If I didn’t scare you sufficiently with my last post, allow me to repeat myself:

I PLAN TO MAKE CURTAINS.

As there was some ambiguity, I should state that I do not plan to crochet curtains (my wrist would not stand for that), but rather to sew them. Some of you have suggested that I’ve fallen off the edge of Boringville and into the depths of Lake Snoozington with this latest planned endeavor, but believe me, the cunning Selfish Seamstress is too sharp to let that happen. You know how I feel about home dec sewing, but that doesn’t mean I can’t use still it to incite envy among the sewing masses, and I plan to. With fifteen yards of blue and ivory striped silk dupioni that I hope will arrive at my door any day now.

Here are my inspiration photos:

Okay, that last one isn’t blue and white, but I like the pooling at the bottom. Suddenly curtains don’t look so boring, right?

Dan and I, after having bounced from cookie cutter shoebox to cookie cutter shoebox all over the globe for years, have finally signed a lease on a grown-up apartment- a whole floor of a rather lovely 1894 villa, complete with original parquet floors, Art Nouveau moldings on the ceilings, wainscoting for miles, our own garden with an apricot tree, climbing roses, and grapevines (prepare for yawn-inducing posts about gardening, readers), and giant windows and glass French doors to the garden, all of which will need CURTAINS. (An apartment that didn’t come with ugly Venetian blinds already installed in each window? Who knew??)
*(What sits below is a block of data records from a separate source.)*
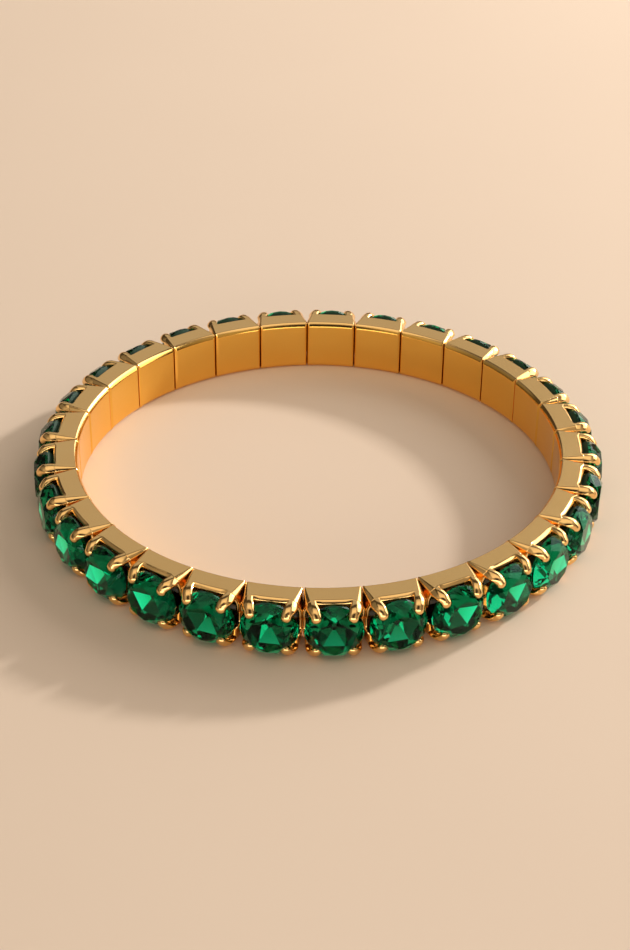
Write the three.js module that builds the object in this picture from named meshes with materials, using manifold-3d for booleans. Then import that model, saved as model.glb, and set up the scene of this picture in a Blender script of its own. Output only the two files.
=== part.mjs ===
// A stretch tennis bangle: a closed round row of gold box links, each holding one round green stone in four
// claws, threaded on one elastic cord. Millimetres, +Z up. The bangle lies on its side: the wrist axis is the
// Z axis, the links stand on z = 0, and link 01 faces -Y.
import * as THREE from 'three';
import { ConvexGeometry } from 'three/addons/geometries/ConvexGeometry.js';
import { mergeVertices } from 'three/addons/utils/BufferGeometryUtils.js';
import Module from 'manifold-3d';

const wasm = await Module();
wasm.setup();

// ---- Driving dimensions ----
const LINKS = 29;
const INNER_RADIUS = 27.5; // wrist axis to the inner face: a 55 mm opening
const HEIGHT = 6.3; // length of a link along the wrist axis
const LINK_GAP = 0.3; // between neighbouring links at the inner face
const PLATE_DEPTH = 2.8; // inner face to the outer lip of the top and bottom plates
const LIP_HALF_WIDTH = 2.78; // half the width of a link at that lip
const EDGE_ROUND = 0.5; // how far the two inner rims are rounded back
const EDGE_BULGE = 0.15; // how far the middle of that rounding stands from its corner, each way
const SKIN = 0.35; // inner wall, against the wrist
const PLATE_THICKNESS = 0.45;
const SIDE_THICKNESS = 0.5;
const SWELL_HALF_HEIGHT = 1.9; // over this height, up and down, the sides swell towards the next link
const SEAT_HALF_WIDTH = 2.62; // half the width of the seat that the swollen sides leave for the stone
const SEAT_RADIUS = 29.5; // wrist axis to the bottom of that seat

const CORD_DIAMETER = 0.5;
const CORD_RADIUS = 28.55; // wrist axis to the middle of the cord
const CORD_HOLE_DIAMETER = 1.3;

const STONE_DIAMETER = 5.84;
const GIRDLE_RADIUS = 31.0; // wrist axis to the middle of the girdle
const GIRDLE_THICKNESS = 0.3;
const CROWN_HEIGHT = 1.33;
const PAVILION_DEPTH = 1.77;
const TABLE_RATIO = 0.66; // width of the table over the stone's diameter
const SHOULDER_RATIO = 0.95; // width at the shoulder of the crown over the stone's diameter
const SHOULDER_SHARE = 0.45; // height of that shoulder over the crown's height

const STONE_FACETS = 8; // table sides, and kites round it
const CORD_SIDES = 6;
const CORD_STEPS_PER_LINK = 2;

// ---- Worked out from them ----
const MIDDLE = HEIGHT / 2;
const PITCH = (2 * Math.PI) / LINKS;
const LIP_RADIUS = INNER_RADIUS + PLATE_DEPTH;
const INNER_HALF_WIDTH = INNER_RADIUS * Math.sin(PITCH / 2) - LINK_GAP / 2;

// One claw, as four-sided sections across it, from inside the plate to its tip. r is the distance from the
// wrist axis. out and inn are the section's outer and inner sides, along the ring from the stone's axis. top is
// its upper face, and low and step are where the out and inn sides end, measured up from the middle.
const CLAW_SECTIONS = [
  { r: 29.9, out: 2.6, inn: 1.85, top: 3.0, step: 2.8, low: 2.05 },
  { r: 30.3, out: 2.78, inn: 1.68, top: 3.15, step: 2.65, low: 1.9 },
  { r: 31.3, out: 2.73, inn: 1.66, top: 3.12, step: 2.8, low: 1.98 },
  { r: 31.9, out: 2.55, inn: 1.55, top: 2.9, step: 2.5, low: 1.85 },
  { r: 32.2, out: 2.3, inn: 1.6, top: 2.6, step: 2.3, low: 1.95 },
];

/** A named finish. */
function finish(name, color, roughness, metalness) {
  return new THREE.MeshStandardMaterial({ name, color, roughness, metalness });
}

const gold = finish('gold', 0xd9a24a, 0.16, 1);
const emerald = finish('emerald', 0x04603c, 0.04, 0);
const elastic = finish('elastic', 0xd8cdb8, 0.6, 0);

/** Half the width of a link beside its plates, at a distance r from the wrist axis: the sides lean in. */
function plateHalfWidth(r) {
  const share = (r - INNER_RADIUS) / PLATE_DEPTH;
  return INNER_HALF_WIDTH + share * (LIP_HALF_WIDTH - INNER_HALF_WIDTH);
}

/** Half the width of a link between its plates, where it fills its place in the row. */
function swollenHalfWidth(r) {
  return r * Math.sin(PITCH / 2) - LINK_GAP / 2;
}

/** A closed solid through rings of equally many points, with a flat cap on each end. */
function loft(rings) {
  const count = rings[0].length;
  const index = [];
  for (let i = 0; i + 1 < rings.length; i += 1) {
    for (let j = 0; j < count; j += 1) {
      const a = i * count + j;
      const b = i * count + ((j + 1) % count);
      index.push(a, b, b + count, a, b + count, a + count);
    }
  }
  const last = (rings.length - 1) * count;
  for (let j = 1; j + 1 < count; j += 1) {
    index.push(0, j + 1, j, last, last + j, last + j + 1);
  }
  const geometry = new THREE.BufferGeometry().setFromPoints(rings.flat());
  geometry.setIndex(index);
  return geometry;
}

/** A three.js geometry as a solid that can be joined and cut. */
function solid(geometry) {
  const bare = geometry.clone();
  bare.deleteAttribute('normal');
  bare.deleteAttribute('uv');
  const welded = mergeVertices(bare, 1e-4);
  const vertProperties = new Float32Array(welded.attributes.position.array);
  const triVerts = new Uint32Array(welded.index.array);
  return new wasm.Manifold(new wasm.Mesh({ numProp: 3, vertProperties, triVerts }));
}

/** The three.js geometry of a solid. */
function geometryOf(body) {
  const mesh = body.getMesh();
  const geometry = new THREE.BufferGeometry();
  geometry.setAttribute('position', new THREE.BufferAttribute(new Float32Array(mesh.vertProperties), 3));
  geometry.setIndex(new THREE.BufferAttribute(new Uint32Array(mesh.triVerts), 1));
  geometry.computeVertexNormals();
  return geometry;
}

/** A block with an outline of radius and height, curved round the wrist; halfWidth gives its ends from r. */
function block(outline, halfWidth) {
  const ends = [-1, 0, 1];
  return solid(loft(ends.map((end) => outline.map(([r, z]) => {
    const along = end * halfWidth(r);
    return new THREE.Vector3(Math.sqrt(r * r - along * along), along, z);
  }))));
}

/** Four corners of radius and height, rise up and down from the middle of the link. */
function slab(fromRadius, toRadius, rise) {
  return [
    [fromRadius, MIDDLE - rise],
    [fromRadius, MIDDLE + rise],
    [toRadius, MIDDLE + rise],
    [toRadius, MIDDLE - rise],
  ];
}

/** The box of a link: a skin against the wrist, two plates and two swollen sides, open towards the stone. */
function box() {
  const shell = block([
    [INNER_RADIUS, EDGE_ROUND],
    [INNER_RADIUS, HEIGHT - EDGE_ROUND],
    [INNER_RADIUS + EDGE_BULGE, HEIGHT - EDGE_BULGE],
    [INNER_RADIUS + EDGE_ROUND, HEIGHT],
    [LIP_RADIUS, HEIGHT],
    [LIP_RADIUS, 0],
    [INNER_RADIUS + EDGE_ROUND, 0],
    [INNER_RADIUS + EDGE_BULGE, EDGE_BULGE],
  ], plateHalfWidth);
  const swollen = block(slab(INNER_RADIUS, LIP_RADIUS, SWELL_HALF_HEIGHT), swollenHalfWidth);
  const mouth = LIP_RADIUS + SIDE_THICKNESS; // past the lip, so that the pocket is open
  const pocketWidth = (r) => plateHalfWidth(r) - SIDE_THICKNESS;
  const pocket = block(slab(INNER_RADIUS + SKIN, mouth, MIDDLE - PLATE_THICKNESS), pocketWidth);
  const seat = block(slab(SEAT_RADIUS, mouth, SWELL_HALF_HEIGHT), () => SEAT_HALF_WIDTH);
  return shell.add(swollen).subtract(pocket).subtract(seat);
}

/** A rod through both sides of a link, where the cord passes them, to cut with. */
function cordHole() {
  const radius = CORD_HOLE_DIAMETER / 2;
  const longEnough = 2 * LIP_RADIUS * Math.sin(PITCH / 2);
  const rod = new THREE.CylinderGeometry(radius, radius, longEnough, CORD_SIDES);
  return solid(rod.translate(CORD_RADIUS * Math.cos(PITCH / 2), 0, MIDDLE));
}

/** One claw, leaning over the edge of the stone. */
function claw(side, up) {
  const rings = CLAW_SECTIONS.map(({ r, out, inn, top, step, low }) => {
    const corners = [[out, top], [inn, top], [inn, step], [out, low]];
    return corners.map(([along, rise]) => new THREE.Vector3(r, side * along, MIDDLE + up * rise));
  });
  return solid(loft(side * up > 0 ? rings : rings.reverse()));
}

/** One gold link: box, cord holes and four claws, all one solid. */
function settingGeometry() {
  let link = box();
  for (const side of [-1, 1]) {
    for (const up of [-1, 1]) {
      link = link.add(claw(side, up));
    }
  }
  return geometryOf(link.subtract(cordHole()));
}

/** Evenly spaced points round the stone's axis, the local X axis; turn is in parts of one step. */
function facetRing(radius, r, count, turn) {
  return Array.from({ length: count }, (_, i) => {
    const angle = ((i + turn) * 2 * Math.PI) / count;
    return new THREE.Vector3(r, radius * Math.cos(angle), MIDDLE + radius * Math.sin(angle));
  });
}

/** One round stone: an eight-sided table, kite and girdle facets on the crown, and a pointed pavilion. */
function stoneGeometry() {
  const radius = STONE_DIAMETER / 2;
  const girdleTop = GIRDLE_RADIUS + GIRDLE_THICKNESS / 2;
  const girdleBottom = GIRDLE_RADIUS - GIRDLE_THICKNESS / 2;
  const shoulder = girdleTop + SHOULDER_SHARE * CROWN_HEIGHT;
  return new ConvexGeometry([
    ...facetRing(TABLE_RATIO * radius, girdleTop + CROWN_HEIGHT, STONE_FACETS, 0),
    ...facetRing(SHOULDER_RATIO * radius, shoulder, STONE_FACETS, 0.5),
    ...facetRing(radius, girdleTop, 2 * STONE_FACETS, 0),
    ...facetRing(radius, girdleBottom, 2 * STONE_FACETS, 0),
    new THREE.Vector3(girdleBottom - PAVILION_DEPTH, 0, MIDDLE),
  ]);
}

/** The closed elastic cord through all the links. */
function cordGeometry() {
  const steps = LINKS * CORD_STEPS_PER_LINK;
  const ring = new THREE.TorusGeometry(CORD_RADIUS, CORD_DIAMETER / 2, CORD_SIDES, steps);
  return ring.translate(0, 0, MIDDLE);
}

const bangle = new THREE.Group();
const setting = settingGeometry();
const stone = stoneGeometry();

for (let i = 0; i < LINKS; i += 1) {
  const number = String(i + 1).padStart(2, '0');
  const link = new THREE.Group();
  link.rotation.z = i * PITCH - Math.PI / 2;
  for (const [name, geometry, material] of [['setting', setting, gold], ['stone', stone, emerald]]) {
    const mesh = new THREE.Mesh(geometry, material);
    mesh.name = `${name}_${number}`;
    link.add(mesh);
  }
  bangle.add(link);
}

const cord = new THREE.Mesh(cordGeometry(), elastic);
cord.name = 'elastic_cord';
bangle.add(cord);

export default bangle;
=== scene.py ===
# %% [markdown]
# # A stretch tennis bangle
# The bangle is a closed round row of gold links. Each link is a small open box with a claw at every corner,
# and the claws hold one round green stone. An elastic cord runs through all the links, out of sight.
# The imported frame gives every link, stone and cord in its place. The links and stones are made again here
# with rounded edges and true facets, and each new piece stands for the plain solid that it replaces.

# %% Open the frame
import math

import bpy
import numpy as np
from mathutils import Matrix, Vector


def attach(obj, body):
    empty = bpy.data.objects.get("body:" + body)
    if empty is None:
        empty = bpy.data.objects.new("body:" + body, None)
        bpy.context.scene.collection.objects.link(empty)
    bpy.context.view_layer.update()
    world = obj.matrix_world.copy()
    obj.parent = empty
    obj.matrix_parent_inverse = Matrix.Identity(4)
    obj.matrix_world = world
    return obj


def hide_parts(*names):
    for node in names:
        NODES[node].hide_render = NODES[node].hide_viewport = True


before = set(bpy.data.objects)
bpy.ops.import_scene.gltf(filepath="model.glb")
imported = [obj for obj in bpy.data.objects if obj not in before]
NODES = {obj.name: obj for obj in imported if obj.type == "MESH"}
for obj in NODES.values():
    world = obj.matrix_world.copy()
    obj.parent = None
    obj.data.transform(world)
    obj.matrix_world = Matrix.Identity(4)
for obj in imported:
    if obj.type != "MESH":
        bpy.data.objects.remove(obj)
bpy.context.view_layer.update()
LINKS = sum(name.startswith("setting_") for name in NODES)
print("frame opened:", len(NODES), "nodes,", LINKS, "links")

# %% [markdown]
# ## Units and the row of links
# Jewellery is measured in millimetres, and the frame is in metres, so one factor turns one into the other.
# Every link is drawn in its own plain coordinates: r is the distance from the wrist axis, t runs along the
# row and z is the height above the middle of the link. A turn about the wrist axis then puts it in its place.

# %% Millimetres to the row
MM = 0.001
PITCH = 2 * math.pi / LINKS
MIDDLE = 3.15  # half the length of a link along the wrist axis


def carry_round(points, place):
    """Points (r, t, z) in mm, turned about the wrist axis by place steps from the front, in metres.

    The front is at -Y, so x = r cos a - t sin a and y = r sin a + t cos a, with a = place * pitch - 90
    degrees.
    """
    angle = place * PITCH - math.pi / 2
    r, t, z = points.T
    x = r * math.cos(angle) - t * math.sin(angle)
    y = r * math.sin(angle) + t * math.cos(angle)
    return np.stack([x, y, z + MIDDLE], axis=1) * MM


print("one link every", round(math.degrees(PITCH), 2), "degrees")

# %% [markdown]
# ## From a grid to a mesh
# A grid of points becomes a skin when each point is joined to the next one along and the next one round.
# The rows here are closed rings. A ring at each end is drawn together to one point, so that the skin is shut.

# %% Ring grids
def ring_quads(rows, columns):
    """Faces of a skin of closed rings: each has the corners (i, j), (i, j+1), (i+1, j+1), (i+1, j)."""
    i, j = np.meshgrid(np.arange(rows - 1), np.arange(columns), indexing="ij")
    after = (j + 1) % columns
    corners = [i * columns + j, i * columns + after, (i + 1) * columns + after, (i + 1) * columns + j]
    return np.stack(corners, axis=-1).reshape(-1, 4)


def closed_skin(rings):
    """A skin through rings of points, shut at both ends by a fan to the middle of the end ring."""
    rows, columns = rings.shape[:2]
    points = rings.reshape(-1, 3)
    ends = np.stack([rings[0].mean(axis=0), rings[-1].mean(axis=0)])
    j = np.arange(columns)
    after = (j + 1) % columns
    last = (rows - 1) * columns
    first_fan = np.stack([np.full(columns, rows * columns), after, j], axis=1)
    last_fan = np.stack([np.full(columns, rows * columns + 1), last + j, last + after], axis=1)
    faces = ring_quads(rows, columns).tolist() + first_fan.tolist() + last_fan.tolist()
    return np.concatenate([points, ends]), faces


def joined(parts):
    """Several skins as one: their points one after another, and their faces counted on from there."""
    points, faces, start = [], [], 0
    for part_points, part_faces in parts:
        points.append(part_points)
        faces += [[start + corner for corner in face] for face in part_faces]
        start += len(part_points)
    return np.concatenate(points), faces


def piece(name, points, faces, material, smooth=True):
    """A mesh object at the origin, its place in its points, with one material."""
    mesh = bpy.data.meshes.new(name)
    mesh.from_pydata(points.tolist(), [], faces)
    mesh.materials.append(material)
    mesh.polygons.foreach_set("use_smooth", np.full(len(mesh.polygons), smooth))
    mesh.update()
    thing = bpy.data.objects.new(name, mesh)
    bpy.context.scene.collection.objects.link(thing)
    return thing


# %% [markdown]
# ## Shader sums in plain Python
# A material is a net of nodes, and long nets are hard to read. The two small classes below let a sum on
# values be written as a sum: each operator adds its own Math node. Every other node comes from one method.

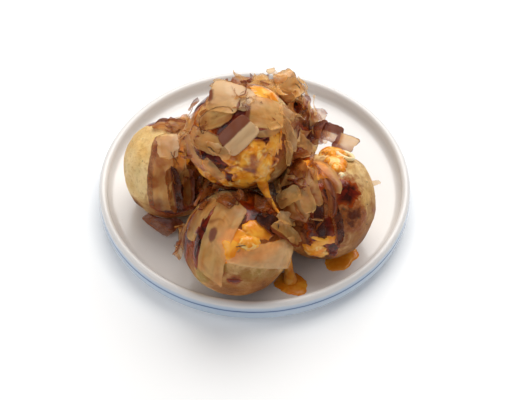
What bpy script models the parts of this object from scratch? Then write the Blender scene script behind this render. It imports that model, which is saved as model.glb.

The fifteen yards of silk should be good for at least two windows (4 panels of 50″ x 108″ plus extra for hems, tiebacks, and matching cushions if necessary), and if all goes well, I’ll do the rest of the windows in other colors of silk or perhaps in cotton velvet. I plan on lining the silk with cream cotton muslin to prevent sun rot, doing a simple pole pocket top (not the biggest fan of pinched pleats at the moment) and using drapery rings to hang them from the curtain rods (not the biggest fan of pole pockets used as pole pockets at the moment.) And I’ll likely eschew the frou-frou tassel tiebacks that I see with most silk drapes in favor of a more tailored-looking self fabric sash.

And one more great thing about the grown-up apartment… finally– my own sewing room! Well, okay, it will double as a guest room, but given the unpopularity and extraordinary unlikeable-ness of the Selfish Seamstress, you can imagine how infrequently she has visitors. If you do insist on visiting, you’ll have to content yourself with unrolling a sleeping bag under my sewing table. Voilà! Welcome to the guest room. Don’t touch my foot pedal.